For the last two years, I have been advocating to hold up to 20% cash in your portfolio, in addition to real estate, gold, stocks and a bit in short term fixed income instruments. But there is a cost associated with so much cash and yes we’re now nearly 7 years in this bull market, but if you look at investor sentiment; investment gurus or just at this year’s tepid market performance you could conclude that a real market peak and subsequent crash is not in the cards for at least another year or two. Hmmm, that makes holding cash very expensive!
I rolled out the unavoidable spreadsheet software (i.e. Excel). A few posts ago we calculated what kind of returns you may consider realistic in a reasonably well diversified portfolio during the last five years. Now, I updated this spreadsheet to vary the cash levels in 5% increments in order to learn how cash affects overall portfolio performance.  Below are a table and a graph that shows the results.

In the first column of the table, the cash level is enumerated from 5 to 45%.  Real estate and gold are kept constant at 50% and 3% respectively thus totaling 53%.  The remainder of the portfolio is held in stocks and fixed income (bonds). But rather than using the customary 60/40 ratio, I prefer for today’s markets 82% stocks and 18% fixed income (mostly in the form of short term corporate debt and one year GICs).  With the cash level going up, the money available for stocks and bonds goes of course down while the stock/bond ratio remains constant.
Annual average return on stocks is set at 7%; cash is returning zilch; fix income returns a measly 1%; return on gold is 3% and on real estate return is 8% (somewhat like in the recent posting on diversification). You can see that with cash increasing your return on the total portfolio drops dramatically. With 5% cash the annual return is 6.2% but with 20% cash it is barely 5.3% - still better than a GIC or 5 year government bond though. If you stayed nearly entirely out of stocks then with 45% cash your return is only 3.8%. Below, the same story is shown graphically – there is a straight-line relation between your cash level and return.

Considering my personal investment goals combined with the current market conditions, I return to 10% cash.  Although a 5.9%  return is not stellar, it should still represent some portfolio growth. Maybe I’ll enhance that performance with some call and put option writing but that is an whole other topic all together.

Friday, July 3, 2015

In the middle of a Doldrums Correction this bull market has probably much longer to run

These are not easy days for Canadian investors.  The resource heavy TSX is affected by a commodity bear market with no clear end in sight. At $65 oil it appears that the rig count in North America nudged up. Also possibly due the end of ‘break up’ in Canada and the onset of good summer weather in the U.S. What will really end this commodity bear market?  Saudi Arabia cutting back its record production?  I don’t think so. 

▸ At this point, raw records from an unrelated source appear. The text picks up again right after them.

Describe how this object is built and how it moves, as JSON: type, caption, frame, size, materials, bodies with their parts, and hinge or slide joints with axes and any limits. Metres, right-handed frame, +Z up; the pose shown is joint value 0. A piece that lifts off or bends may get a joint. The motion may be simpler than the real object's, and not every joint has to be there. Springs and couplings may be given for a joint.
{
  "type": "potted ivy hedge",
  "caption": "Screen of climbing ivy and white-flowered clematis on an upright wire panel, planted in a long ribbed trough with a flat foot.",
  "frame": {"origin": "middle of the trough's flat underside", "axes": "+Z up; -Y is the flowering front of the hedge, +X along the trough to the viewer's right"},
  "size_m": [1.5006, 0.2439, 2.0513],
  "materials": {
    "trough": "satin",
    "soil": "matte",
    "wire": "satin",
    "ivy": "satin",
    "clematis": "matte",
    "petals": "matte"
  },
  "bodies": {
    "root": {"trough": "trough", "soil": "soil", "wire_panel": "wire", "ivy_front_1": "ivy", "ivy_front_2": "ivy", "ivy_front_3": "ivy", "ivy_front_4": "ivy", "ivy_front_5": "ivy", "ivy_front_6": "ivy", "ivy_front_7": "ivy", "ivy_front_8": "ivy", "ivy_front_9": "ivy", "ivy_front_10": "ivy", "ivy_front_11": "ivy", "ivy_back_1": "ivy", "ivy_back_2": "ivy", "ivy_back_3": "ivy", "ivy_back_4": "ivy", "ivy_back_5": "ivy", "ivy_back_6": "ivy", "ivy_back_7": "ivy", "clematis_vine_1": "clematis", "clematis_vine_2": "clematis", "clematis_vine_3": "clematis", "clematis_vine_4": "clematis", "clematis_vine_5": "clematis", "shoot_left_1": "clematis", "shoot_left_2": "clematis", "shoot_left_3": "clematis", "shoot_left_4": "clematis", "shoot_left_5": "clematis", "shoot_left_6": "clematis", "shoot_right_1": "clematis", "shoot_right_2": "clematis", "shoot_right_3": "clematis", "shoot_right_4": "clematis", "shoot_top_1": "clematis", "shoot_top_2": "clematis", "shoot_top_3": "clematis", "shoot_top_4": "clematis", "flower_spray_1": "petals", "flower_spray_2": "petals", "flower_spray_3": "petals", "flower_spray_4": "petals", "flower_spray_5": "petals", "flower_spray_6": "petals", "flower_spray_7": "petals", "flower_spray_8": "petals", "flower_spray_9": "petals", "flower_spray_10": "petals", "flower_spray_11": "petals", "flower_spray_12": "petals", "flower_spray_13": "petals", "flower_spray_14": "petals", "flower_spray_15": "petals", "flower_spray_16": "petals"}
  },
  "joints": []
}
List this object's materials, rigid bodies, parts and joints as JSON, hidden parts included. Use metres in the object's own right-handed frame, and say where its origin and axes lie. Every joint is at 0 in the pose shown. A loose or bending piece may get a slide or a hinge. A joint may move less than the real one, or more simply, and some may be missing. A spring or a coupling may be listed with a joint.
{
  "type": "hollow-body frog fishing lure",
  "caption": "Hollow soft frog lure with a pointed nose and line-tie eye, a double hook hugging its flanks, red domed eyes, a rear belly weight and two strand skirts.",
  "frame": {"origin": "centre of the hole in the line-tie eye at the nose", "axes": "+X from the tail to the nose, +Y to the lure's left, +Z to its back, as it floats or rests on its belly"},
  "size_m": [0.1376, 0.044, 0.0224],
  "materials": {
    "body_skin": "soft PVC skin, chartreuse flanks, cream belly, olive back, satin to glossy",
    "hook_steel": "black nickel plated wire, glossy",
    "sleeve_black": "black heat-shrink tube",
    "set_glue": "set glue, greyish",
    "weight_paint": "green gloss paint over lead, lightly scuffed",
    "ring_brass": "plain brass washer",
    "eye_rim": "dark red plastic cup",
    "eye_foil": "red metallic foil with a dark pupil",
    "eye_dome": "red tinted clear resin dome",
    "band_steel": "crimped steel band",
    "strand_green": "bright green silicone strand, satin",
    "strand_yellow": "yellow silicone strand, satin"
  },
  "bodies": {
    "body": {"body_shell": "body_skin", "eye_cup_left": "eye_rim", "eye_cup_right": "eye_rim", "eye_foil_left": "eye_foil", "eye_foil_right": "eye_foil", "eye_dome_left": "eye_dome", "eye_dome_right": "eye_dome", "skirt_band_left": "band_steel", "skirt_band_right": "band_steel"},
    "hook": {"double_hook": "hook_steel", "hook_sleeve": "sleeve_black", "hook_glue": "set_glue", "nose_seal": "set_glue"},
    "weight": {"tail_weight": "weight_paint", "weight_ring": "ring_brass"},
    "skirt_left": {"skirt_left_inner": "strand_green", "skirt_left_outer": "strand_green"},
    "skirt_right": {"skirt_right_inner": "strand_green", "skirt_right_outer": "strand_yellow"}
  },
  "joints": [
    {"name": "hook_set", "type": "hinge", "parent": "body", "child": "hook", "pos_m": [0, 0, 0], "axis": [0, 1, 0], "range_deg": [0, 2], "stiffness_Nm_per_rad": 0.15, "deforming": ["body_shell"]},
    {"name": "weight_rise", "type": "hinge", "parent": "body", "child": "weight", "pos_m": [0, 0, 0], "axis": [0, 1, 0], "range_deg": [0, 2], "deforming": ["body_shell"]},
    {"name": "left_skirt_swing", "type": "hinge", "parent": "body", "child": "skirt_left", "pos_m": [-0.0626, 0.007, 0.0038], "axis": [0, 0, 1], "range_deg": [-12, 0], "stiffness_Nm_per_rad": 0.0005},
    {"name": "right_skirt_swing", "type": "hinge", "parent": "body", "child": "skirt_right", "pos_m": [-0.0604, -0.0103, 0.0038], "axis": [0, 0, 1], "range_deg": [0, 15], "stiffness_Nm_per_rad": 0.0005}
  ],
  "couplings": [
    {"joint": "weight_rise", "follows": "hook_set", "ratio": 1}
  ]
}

The real culprit is lack of commodity demand because world economic growth is still too tepid. As pointed out in earlier posts, emerging markets, including China, are still dependent on foreign investment money and increased demand for their export products. That in turn depends on money from the developed world. Who else would buy from these emerging economies?  The good news is that the U.S. has clearly picked up in economic activity and the EU thanks to its own ‘quantitative easing program, and in spite of the Greek tragicomedy, is finally showing signs of life. Then, also Japan’s stock market recently reached an 18 year high – still not an all-time high - in response to Abenomics, yet another form of quantitative easing.

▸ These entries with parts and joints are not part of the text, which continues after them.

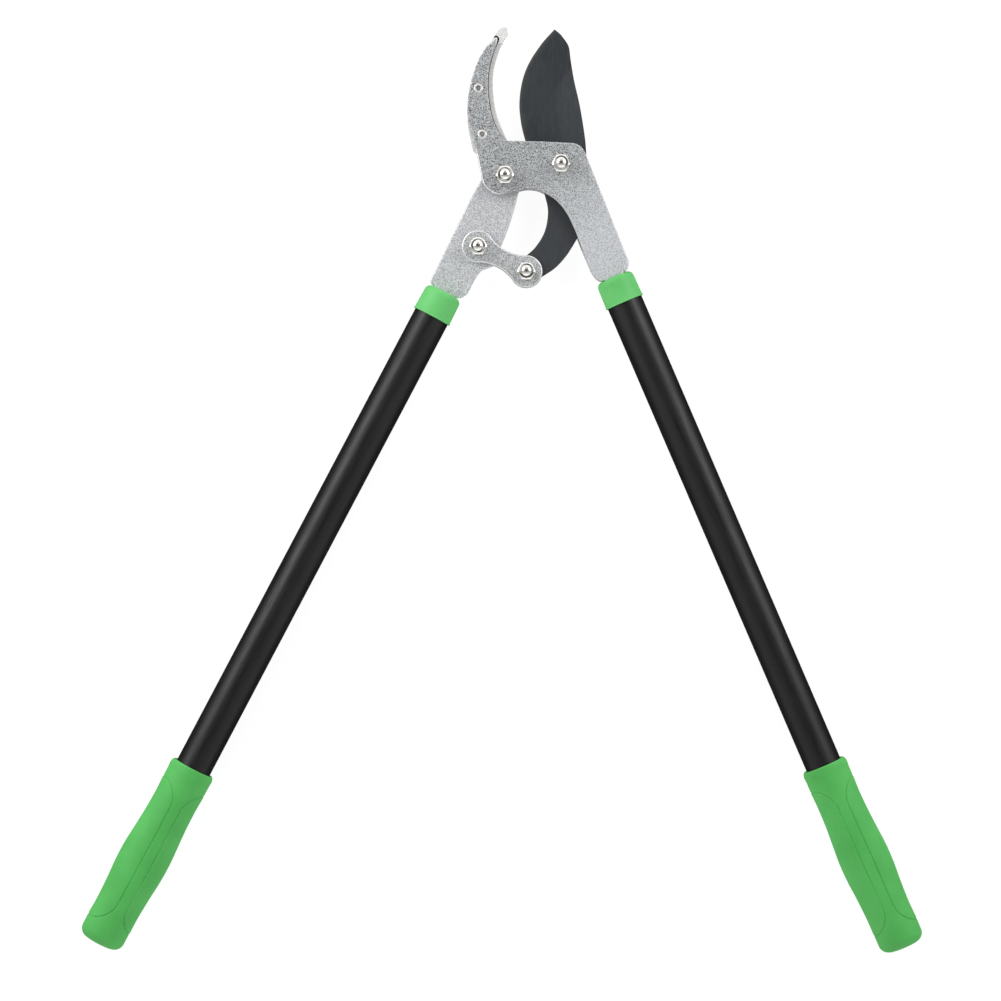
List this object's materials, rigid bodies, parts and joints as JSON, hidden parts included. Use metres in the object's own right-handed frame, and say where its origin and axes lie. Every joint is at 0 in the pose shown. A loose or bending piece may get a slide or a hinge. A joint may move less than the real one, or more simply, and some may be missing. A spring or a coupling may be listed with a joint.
{
  "type": "bypass loppers",
  "caption": "Compound-action bypass loppers: a curved blade passes a toothed hook, driven by a lever and links, on long tube handles with moulded grips.",
  "frame": {"origin": "on the main pivot's axis, at the flat underside of the pivot bolt's head, with the loppers lying on their back", "axes": "+Y towards the jaws, +Z towards the acorn nuts, +X to the right when the jaws point away"},
  "size_m": [0.6462, 0.711, 0.0403],
  "materials": {
    "silver_paint": "silver hammertone paint on punched steel plate",
    "pale_silver_paint": "paler silver hammertone paint on punched steel plate",
    "bright_steel": "bright ground steel",
    "dark_blade_coating": "satin dark non-stick coating on blade steel",
    "bright_nickel": "polished nickel plate",
    "bronze": "plain sintered bronze",
    "black_paint": "satin black paint on steel tube",
    "green_collar_plastic": "moulded plastic, satin",
    "green_grip_rubber": "moulded soft grip, satin",
    "black_nylon": "plain moulded nylon"
  },
  "bodies": {
    "hook_frame": {"hook_plate": "silver_paint", "rear_cheek_plate": "silver_paint", "hook_insert": "bright_steel", "upper_rivet": "bright_nickel", "lower_rivet": "bright_nickel", "main_pivot_bolt": "bright_nickel", "main_pivot_nut": "bright_nickel", "main_pivot_front_spacer": "bright_nickel", "main_pivot_rear_spacer": "bright_nickel", "main_pivot_head_washer": "bright_nickel", "handle_pivot_bolt": "bright_nickel", "handle_pivot_nut": "bright_nickel", "handle_pivot_front_spacer": "bright_nickel", "handle_pivot_rear_spacer": "bright_nickel", "handle_pivot_head_washer": "bright_nickel", "right_collar": "green_collar_plastic", "right_tube": "black_paint", "right_grip": "green_grip_rubber", "right_tang_plug": "black_nylon", "right_tang_pin": "bright_nickel"},
    "lever": {"lever_plate": "pale_silver_paint", "lever_bush": "bronze", "lever_link_bolt": "bright_nickel", "lever_link_nut": "bright_nickel", "left_collar": "green_collar_plastic", "left_tube": "black_paint", "left_grip": "green_grip_rubber", "left_tang_plug": "black_nylon", "left_tang_pin": "bright_nickel"},
    "blade": {"blade": "dark_blade_coating", "blade_bush": "bronze"},
    "link": {"front_link": "silver_paint", "rear_link": "silver_paint", "blade_link_bolt": "bright_nickel", "blade_link_nut": "bright_nickel"}
  },
  "joints": [
    {"name": "handle_pivot", "type": "hinge", "parent": "hook_frame", "child": "lever", "pos_m": [-0.043, -0.0088, 0.0163], "axis": [0, 0, 1], "range_deg": [-8, 36]},
    {"name": "blade_pivot", "type": "hinge", "parent": "hook_frame", "child": "blade", "pos_m": [0, 0, 0.0163], "axis": [0, 0, 1], "range_deg": [-5.5, 24.1]},
    {"name": "link_pivot", "type": "hinge", "parent": "lever", "child": "link", "pos_m": [-0.0637, -0.0632, 0.0163], "axis": [0, 0, 1], "range_deg": [-37.9, 8.5]}
  ],
  "couplings": [
    {"joint": "blade_pivot", "follows": "handle_pivot", "ratio": 0.665},
    {"joint": "link_pivot", "follows": "handle_pivot", "ratio": -1.05}
  ]
}
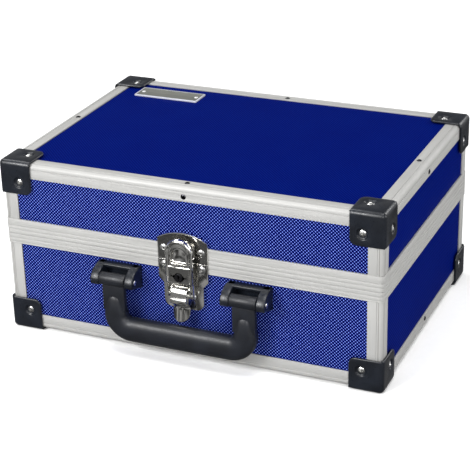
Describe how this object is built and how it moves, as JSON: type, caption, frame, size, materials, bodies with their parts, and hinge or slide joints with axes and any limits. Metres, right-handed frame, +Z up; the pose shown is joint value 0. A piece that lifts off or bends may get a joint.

So, for now, Canada remains on the edge of recession and with its banks targeted by U.S. short sellers, the stock market performance is lackluster at best. Real Estate across Canada ranges from lackluster to near bubble territory so there is limited potential for investment as well. The federal government is trying to balance its budget as promised to the electorate and thus not stimulating the economy.  NDP dominance is not exactly inspiring an enthusiastic business climate in Alberta – Canada’s most recent economic growth engine. Investing in fixed income is like playing with fire at minimal yields or better, after inflation and taxes at negative yield! 
No wonder our investments seem to be going nowhere, especially now that U.S. earnings and exports are affected by the strong U.S. dollar which also depresses commodity pricing in particular for the debt-heavy U.S. petroleum industry. Now, the Dow and the S&P are also in the doldrums.  So even if you are heavily invested in the U.S. your investment returns are not great.

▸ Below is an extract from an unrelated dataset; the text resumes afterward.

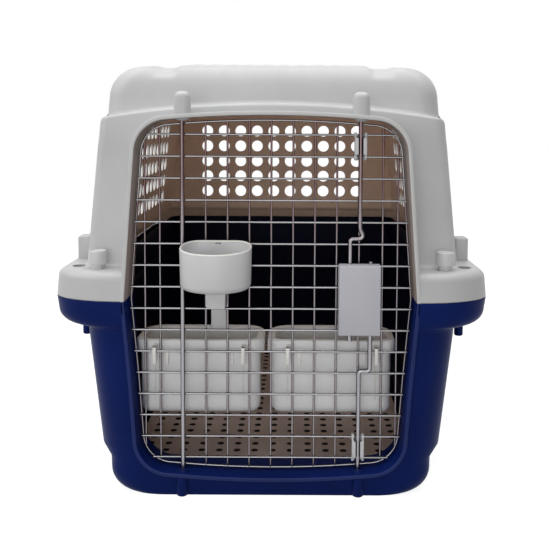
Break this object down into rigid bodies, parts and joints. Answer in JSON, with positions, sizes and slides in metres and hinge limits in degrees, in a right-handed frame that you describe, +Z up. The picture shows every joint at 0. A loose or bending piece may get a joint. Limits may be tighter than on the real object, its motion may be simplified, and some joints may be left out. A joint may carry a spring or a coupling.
{
  "type": "airline pet crate",
  "caption": "Hard pet travel crate: two moulded shells joined at a flange, vented upper walls, hinged wire door with sprung latch rods, hanging bowls with lids, water funnel and floor mat.",
  "frame": {"origin": "the floor, under the middle of the shells in plan; the funnel reaches further forward than the shells do", "axes": "+Z up, -Y out of the door, +X to the right when facing the door"},
  "size_m": [0.506, 0.7461, 0.5117],
  "materials": {
    "light_plastic": "fine satin grain, light grey",
    "navy_plastic": "semi-gloss navy",
    "taupe_plastic": "matt taupe",
    "white_plastic": "satin off-white",
    "bright_steel": "bright drawn wire"
  },
  "bodies": {
    "shell": {"base_shell": "navy_plastic", "top_shell": "light_plastic", "floor_mat": "taupe_plastic", "back_right_knob": "white_plastic", "back_left_knob": "white_plastic", "front_left_knob": "white_plastic", "front_right_knob": "white_plastic", "back_right_bolt": "white_plastic", "back_left_bolt": "white_plastic", "front_left_bolt": "white_plastic", "front_right_bolt": "white_plastic", "back_right_clamp_post": "light_plastic", "back_left_clamp_post": "light_plastic", "front_left_clamp_post": "light_plastic", "front_right_clamp_post": "light_plastic"},
    "door": {"door_grid": "bright_steel", "hinge_rod": "bright_steel", "latch_case": "white_plastic", "latch_back_plate": "white_plastic", "upper_latch_screw": "bright_steel", "lower_latch_screw": "bright_steel", "upper_latch_spring": "bright_steel", "lower_latch_spring": "bright_steel", "upper_rod_guide": "white_plastic", "lower_rod_guide": "white_plastic"},
    "upper_latch": {"upper_latch_rod": "bright_steel", "upper_rod_bracket": "white_plastic"},
    "lower_latch": {"lower_latch_rod": "bright_steel", "lower_rod_bracket": "white_plastic"},
    "left_bowl_body": {"left_bowl": "white_plastic"},
    "left_lid_body": {"left_bowl_lid": "white_plastic"},
    "right_bowl_body": {"right_bowl": "white_plastic"},
    "right_lid_body": {"right_bowl_lid": "white_plastic"},
    "funnel": {"water_funnel": "white_plastic"}
  },
  "joints": [
    {"name": "door_swing", "type": "hinge", "parent": "shell", "child": "door", "pos_m": [-0.101, -0.336, 0.229], "axis": [0, 0, -1], "range_deg": [0, 90]},
    {"name": "upper_latch_slide", "type": "slide", "parent": "door", "child": "upper_latch", "axis": [0, 0, -1], "range_m": [0, 0.018], "stiffness_N_per_m": 300, "springref_m": -0.01, "deforming": ["upper_latch_spring"]},
    {"name": "lower_latch_slide", "type": "slide", "parent": "door", "child": "lower_latch", "axis": [0, 0, 1], "range_m": [0, 0.018], "stiffness_N_per_m": 300, "springref_m": -0.01, "deforming": ["lower_latch_spring"]},
    {"name": "left_bowl_lift", "type": "slide", "parent": "door", "child": "left_bowl_body", "axis": [0, 0, 1], "range_m": [0, 0.01]},
    {"name": "left_lid_lift", "type": "slide", "parent": "left_bowl_body", "child": "left_lid_body", "axis": [0, 0, 1], "range_m": [0, 0.01]},
    {"name": "right_bowl_lift", "type": "slide", "parent": "door", "child": "right_bowl_body", "axis": [0, 0, 1], "range_m": [0, 0.01]},
    {"name": "right_lid_lift", "type": "slide", "parent": "right_bowl_body", "child": "right_lid_body", "axis": [0, 0, 1], "range_m": [0, 0.01]},
    {"name": "funnel_lift", "type": "slide", "parent": "door", "child": "funnel", "axis": [0, 0, 1], "range_m": [0, 0.008]}
  ]
}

Don’t be depressed – instead collect your dividends and build cash! Because after the summer doldrums, there is opportunity for a renewed pick-up of the pace. By that time, the Greek noise level will have fallen; people are back fresh and re-energized from the summer holidays and Janet Yellen probably has retraced from the intent to raise interest rates. So yes, there is room for a year-end rally in the U.S. and a recovery in Canada’s financial sector (banks in particular). Many experts say that we haven’t experienced a significant correction since 2012.  I am not sure, but my guess is that we are in one right now – a rolling correction because this market certainly shows not much spirit on either the downside or the upside.
I think that the current market malaise is as much of a correction as we will see this year. So this is probably a buying opportunity. With a lot of investors being so pessimistic, I expect a major rally and certainly not an 2008 style market crash. Once you have your 20% cash position, use this summer to buy cheaply priced stock market opportunities especially when they pay decent dividends.  Canada’s banks, Brookfield, Proctor and Gamble; Microsoft, Apple, Cisco, Qualcom. There is lots of value out there. And with us being in the middle of this doldrums correction I start to suspect that this bull market has much longer to run.